**Aim of the exercise**
Copy out the complete listing, word for word.

◆ ◆ ◆ ◆ ◆

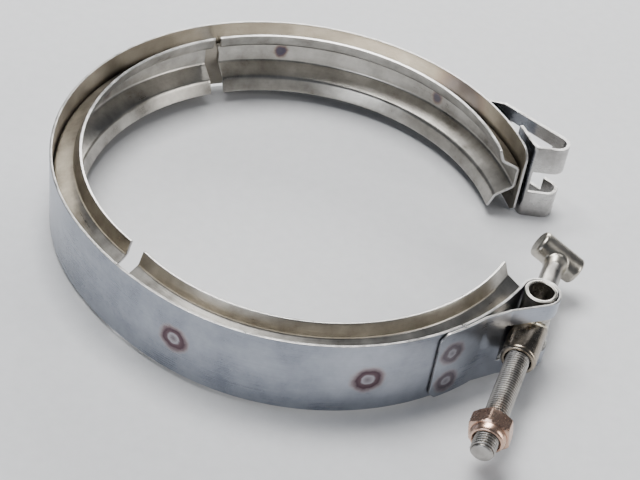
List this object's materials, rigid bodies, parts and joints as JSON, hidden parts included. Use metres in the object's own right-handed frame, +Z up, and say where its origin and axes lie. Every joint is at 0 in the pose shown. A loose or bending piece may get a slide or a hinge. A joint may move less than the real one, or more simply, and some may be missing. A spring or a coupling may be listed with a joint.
{
  "type": "v-band retainer clamp",
  "caption": "Open V-retainer band clamp ring of formed strip, with a slotted strap receiver and a swinging T-bolt latch drawn up by a lock nut.",
  "frame": {"origin": "bottom centre of the clamp's bounding box as it lies open on a flat surface", "axes": "+Z up, along the ring's own axis; +Y from the T-bolt's nut end towards the receiver side; +X from the closed back of the ring towards the latch opening"},
  "size_m": [0.1907, 0.2034, 0.0318],
  "materials": {
    "band_steel": "cold-rolled stainless strip, satin with a blue-grey sheen",
    "retainer_steel": "roll-formed stainless, dull and slightly warm",
    "receiver_steel": "stainless strap, bright at the bends",
    "tube_steel": "cut tube, dull inside",
    "barrel_steel": "dark grey-bronze, worn bright at the rim",
    "bolt_steel": "satin grey, rolled thread",
    "nut_plating": "copper-toned plating over steel"
  },
  "bodies": {
    "rear": {"band_rear_span": "band_steel", "retainer_rear": "retainer_steel"},
    "receiver_end": {"band_receiver_span": "band_steel", "retainer_receiver": "retainer_steel", "receiver_strap": "receiver_steel"},
    "trunnion_end": {"band_trunnion_span": "band_steel", "retainer_trunnion": "retainer_steel"},
    "trunnion": {"trunnion_tube": "tube_steel", "guide_barrel": "barrel_steel"},
    "nut": {"lock_nut": "nut_plating"},
    "bolt": {"t_bolt": "bolt_steel"}
  },
  "joints": [
    {"name": "flex_receiver", "type": "hinge", "parent": "rear", "child": "receiver_end", "pos_m": [-0.04757, 0.09245, 0.0159], "axis": [0, 0, 1], "range_deg": [-2, 12], "stiffness_Nm_per_rad": 4},
    {"name": "flex_trunnion", "type": "hinge", "parent": "rear", "child": "trunnion_end", "pos_m": [-0.06306, -0.0513, 0.0159], "axis": [0, 0, -1], "range_deg": [-4, 12], "stiffness_Nm_per_rad": 4},
    {"name": "trunnion_swing", "type": "hinge", "parent": "trunnion_end", "child": "trunnion", "pos_m": [0.07421, -0.04091, 0.0159], "axis": [0, 0, 1], "range_deg": [-2, 12]},
    {"name": "bolt_slide", "type": "slide", "parent": "trunnion", "child": "nut", "axis": [0.3057, 0.9521, 0], "range_m": [-0.0225, 0.017]},
    {"name": "bolt_roll", "type": "hinge", "parent": "nut", "child": "bolt", "pos_m": [0.07421, -0.04091, 0.0159], "axis": [0.3057, 0.9521, 0], "continuous": true}
  ]
}
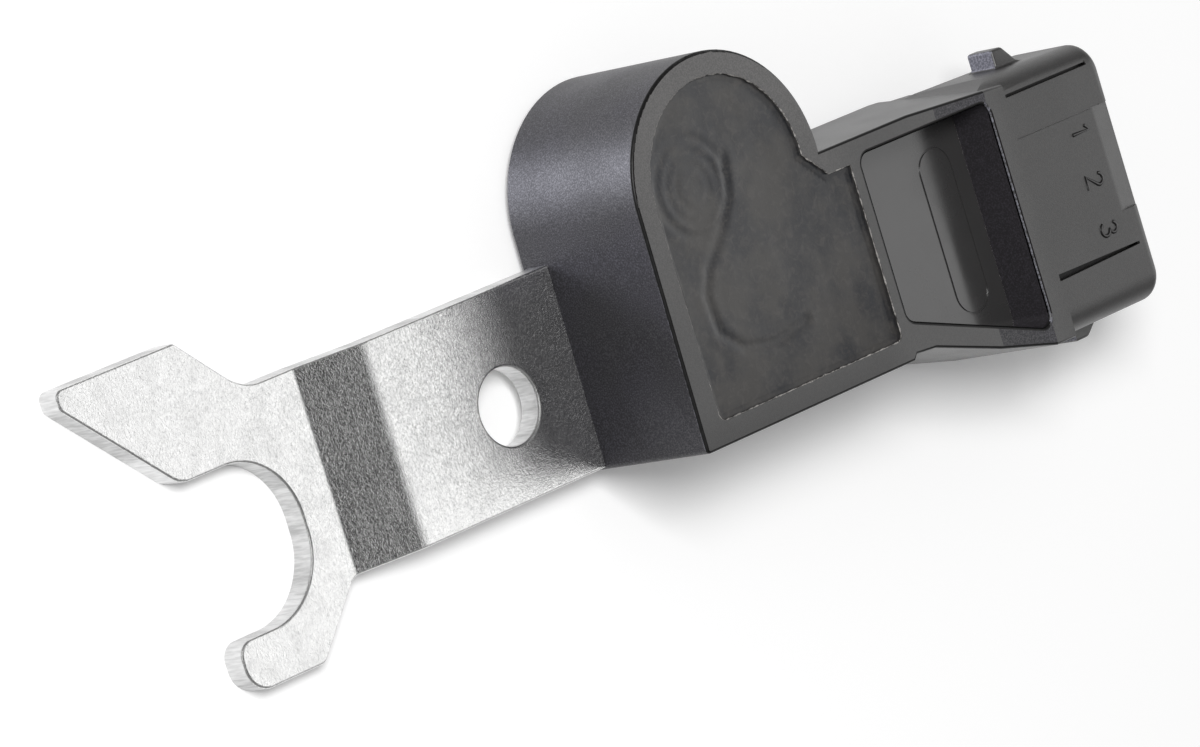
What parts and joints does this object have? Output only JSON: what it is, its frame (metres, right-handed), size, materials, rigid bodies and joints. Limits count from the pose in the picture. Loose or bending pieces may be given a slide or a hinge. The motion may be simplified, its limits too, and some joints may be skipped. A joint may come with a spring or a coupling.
{
  "type": "camshaft position sensor",
  "caption": "Potted sensor head moulded onto a joggled, forked steel mounting bracket, with a recessed neck and an oblong three-way plug socket.",
  "frame": {"origin": "centre of the bracket's bolt hole on the bracket's back face", "axes": "+X towards the plug socket, +Y towards the head's round top, +Z towards the potted front"},
  "size_m": [0.1247, 0.0414, 0.0185],
  "materials": {
    "black_housing_plastic": "fine satin texture of a moulding",
    "zinc_plated_steel": "dull zinc plating, matt and slightly mottled",
    "potting_resin": "poured resin, smooth and matt",
    "tinned_brass": "tin plating over brass",
    "board_laminate": "green solder mask",
    "chip_moulding": "smooth",
    "soft_iron": "bare, dull",
    "magnet_alloy": "nickel plated",
    "holder_plastic": "natural plastic",
    "tinned_lead": "tinned",
    "brown_ceramic": "sintered",
    "black_ceramic": "glazed",
    "solder": "dull grey"
  },
  "bodies": {
    "root": {"housing": "black_housing_plastic", "mounting_bracket": "zinc_plated_steel", "potting_compound": "potting_resin", "terminal_pin_1": "tinned_brass", "terminal_pin_2": "tinned_brass", "terminal_pin_3": "tinned_brass", "circuit_board": "board_laminate", "hall_chip": "chip_moulding", "pole_plate": "soft_iron", "magnet": "magnet_alloy", "chip_holder": "holder_plastic", "hall_lead_1": "tinned_lead", "hall_lead_2": "tinned_lead", "hall_lead_3": "tinned_lead", "capacitor_1": "brown_ceramic", "capacitor_2": "brown_ceramic", "resistor_1": "black_ceramic", "resistor_2": "black_ceramic", "pin_solder_1": "solder", "pin_solder_2": "solder", "pin_solder_3": "solder", "lead_solder_1": "solder", "lead_solder_2": "solder", "lead_solder_3": "solder"}
  },
  "joints": []
}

◆ ◆ ◆ ◆ ◆

**Final result**
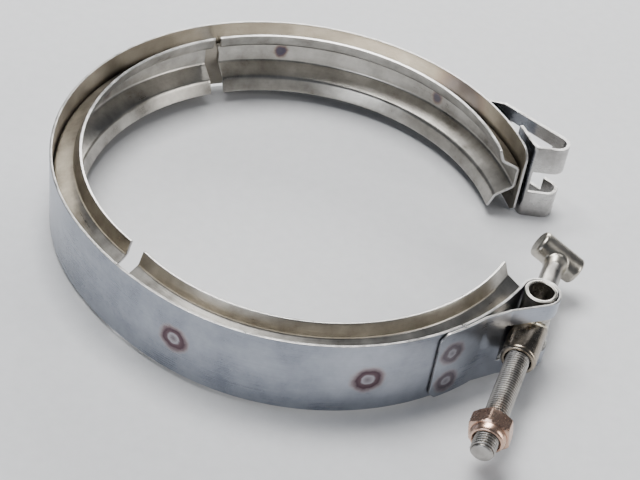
List this object's materials, rigid bodies, parts and joints as JSON, hidden parts included. Use metres in the object's own right-handed frame, +Z up, and say where its origin and axes lie. Every joint is at 0 in the pose shown. A loose or bending piece may get a slide or a hinge. A joint may move less than the real one, or more simply, and some may be missing. A spring or a coupling may be listed with a joint.
{
  "type": "v-band retainer clamp",
  "caption": "Open V-retainer band clamp ring of formed strip, with a slotted strap receiver and a swinging T-bolt latch drawn up by a lock nut.",
  "frame": {"origin": "bottom centre of the clamp's bounding box as it lies open on a flat surface", "axes": "+Z up, along the ring's own axis; +Y from the T-bolt's nut end towards the receiver side; +X from the closed back of the ring towards the latch opening"},
  "size_m": [0.1907, 0.2034, 0.0318],
  "materials": {
    "band_steel": "cold-rolled stainless strip, satin with a blue-grey sheen",
    "retainer_steel": "roll-formed stainless, dull and slightly warm",
    "receiver_steel": "stainless strap, bright at the bends",
    "tube_steel": "cut tube, dull inside",
    "barrel_steel": "dark grey-bronze, worn bright at the rim",
    "bolt_steel": "satin grey, rolled thread",
    "nut_plating": "copper-toned plating over steel"
  },
  "bodies": {
    "rear": {"band_rear_span": "band_steel", "retainer_rear": "retainer_steel"},
    "receiver_end": {"band_receiver_span": "band_steel", "retainer_receiver": "retainer_steel", "receiver_strap": "receiver_steel"},
    "trunnion_end": {"band_trunnion_span": "band_steel", "retainer_trunnion": "retainer_steel"},
    "trunnion": {"trunnion_tube": "tube_steel", "guide_barrel": "barrel_steel"},
    "nut": {"lock_nut": "nut_plating"},
    "bolt": {"t_bolt": "bolt_steel"}
  },
  "joints": [
    {"name": "flex_receiver", "type": "hinge", "parent": "rear", "child": "receiver_end", "pos_m": [-0.04757, 0.09245, 0.0159], "axis": [0, 0, 1], "range_deg": [-2, 12], "stiffness_Nm_per_rad": 4},
    {"name": "flex_trunnion", "type": "hinge", "parent": "rear", "child": "trunnion_end", "pos_m": [-0.06306, -0.0513, 0.0159], "axis": [0, 0, -1], "range_deg": [-4, 12], "stiffness_Nm_per_rad": 4},
    {"name": "trunnion_swing", "type": "hinge", "parent": "trunnion_end", "child": "trunnion", "pos_m": [0.07421, -0.04091, 0.0159], "axis": [0, 0, 1], "range_deg": [-2, 12]},
    {"name": "bolt_slide", "type": "slide", "parent": "trunnion", "child": "nut", "axis": [0.3057, 0.9521, 0], "range_m": [-0.0225, 0.017]},
    {"name": "bolt_roll", "type": "hinge", "parent": "nut", "child": "bolt", "pos_m": [0.07421, -0.04091, 0.0159], "axis": [0.3057, 0.9521, 0], "continuous": true}
  ]
}
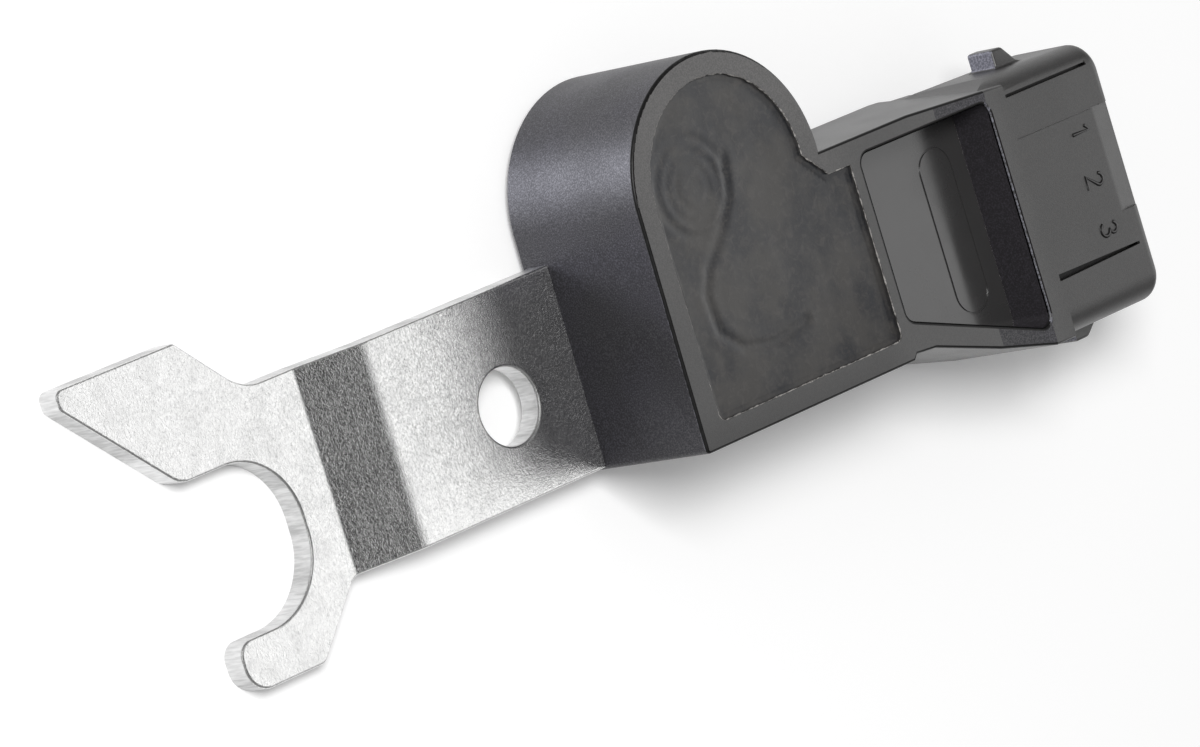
What parts and joints does this object have? Output only JSON: what it is, its frame (metres, right-handed), size, materials, rigid bodies and joints. Limits count from the pose in the picture. Loose or bending pieces may be given a slide or a hinge. The motion may be simplified, its limits too, and some joints may be skipped. A joint may come with a spring or a coupling.
{
  "type": "camshaft position sensor",
  "caption": "Potted sensor head moulded onto a joggled, forked steel mounting bracket, with a recessed neck and an oblong three-way plug socket.",
  "frame": {"origin": "centre of the bracket's bolt hole on the bracket's back face", "axes": "+X towards the plug socket, +Y towards the head's round top, +Z towards the potted front"},
  "size_m": [0.1247, 0.0414, 0.0185],
  "materials": {
    "black_housing_plastic": "fine satin texture of a moulding",
    "zinc_plated_steel": "dull zinc plating, matt and slightly mottled",
    "potting_resin": "poured resin, smooth and matt",
    "tinned_brass": "tin plating over brass",
    "board_laminate": "green solder mask",
    "chip_moulding": "smooth",
    "soft_iron": "bare, dull",
    "magnet_alloy": "nickel plated",
    "holder_plastic": "natural plastic",
    "tinned_lead": "tinned",
    "brown_ceramic": "sintered",
    "black_ceramic": "glazed",
    "solder": "dull grey"
  },
  "bodies": {
    "root": {"housing": "black_housing_plastic", "mounting_bracket": "zinc_plated_steel", "potting_compound": "potting_resin", "terminal_pin_1": "tinned_brass", "terminal_pin_2": "tinned_brass", "terminal_pin_3": "tinned_brass", "circuit_board": "board_laminate", "hall_chip": "chip_moulding", "pole_plate": "soft_iron", "magnet": "magnet_alloy", "chip_holder": "holder_plastic", "hall_lead_1": "tinned_lead", "hall_lead_2": "tinned_lead", "hall_lead_3": "tinned_lead", "capacitor_1": "brown_ceramic", "capacitor_2": "brown_ceramic", "resistor_1": "black_ceramic", "resistor_2": "black_ceramic", "pin_solder_1": "solder", "pin_solder_2": "solder", "pin_solder_3": "solder", "lead_solder_1": "solder", "lead_solder_2": "solder", "lead_solder_3": "solder"}
  },
  "joints": []
}